Con il quarto motivo è denunciata violazione e falsa applicazione del D.Lgs. n. 286 del 1998, art. 5, comma 6, per non avere riconosciuto la protezione umanitaria, nonostante la situazione socio-politica del *****, dove sussisteva il rischio di compromissione dei suoi diritti fondamentali e nonostante il suo radicamento in Italia dove lavorava da tempo.

Il motivo è inammissibile, essendo diretto a censurare l’apprezzamento di fatto compiuto dalla Corte di merito che ha escluso una situazione di vulnerabilità, ai fini della richiesta protezione umanitaria. A quest’ultimo riguardo, non può farsi leva soltanto sulla situazione di integrazione del richiedente la protezione umanitaria nel paese di accoglienza, avendo questa Corte (sentenza n. 4455 del 2018) chiarito che tale situazione dev’essere pur sempre comparata a quella del paese di origine, nel senso che il rimpatrio dovrebbe determinare la privazione della titolarità e dell’esercizio dei diritti umani al di sotto del nucleo ineliminabile costitutivo della dignità della persona, ciò che nella specie è stato escluso dai giudici di merito.

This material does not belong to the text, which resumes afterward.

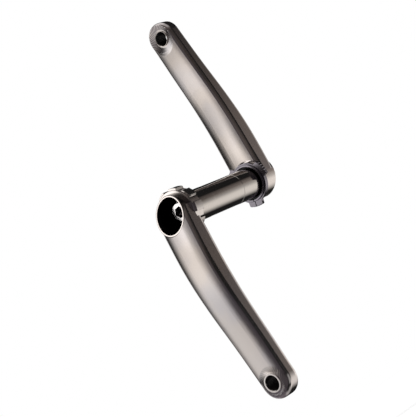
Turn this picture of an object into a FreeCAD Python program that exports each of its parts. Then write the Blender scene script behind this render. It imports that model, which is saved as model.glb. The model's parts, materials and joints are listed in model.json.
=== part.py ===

Non si deve provvedere sulle spese, non avendo l’intimato svolto attività difensiva. Non è dovuto il raddoppio del contributo unificato, essendo il ricorrente stato ammesso al patrocinio a spese dello Stato.

P.Q.M.

La Corte dichiara il ricorso inammissibile.

Così deciso in Roma, il 18 settembre 2018.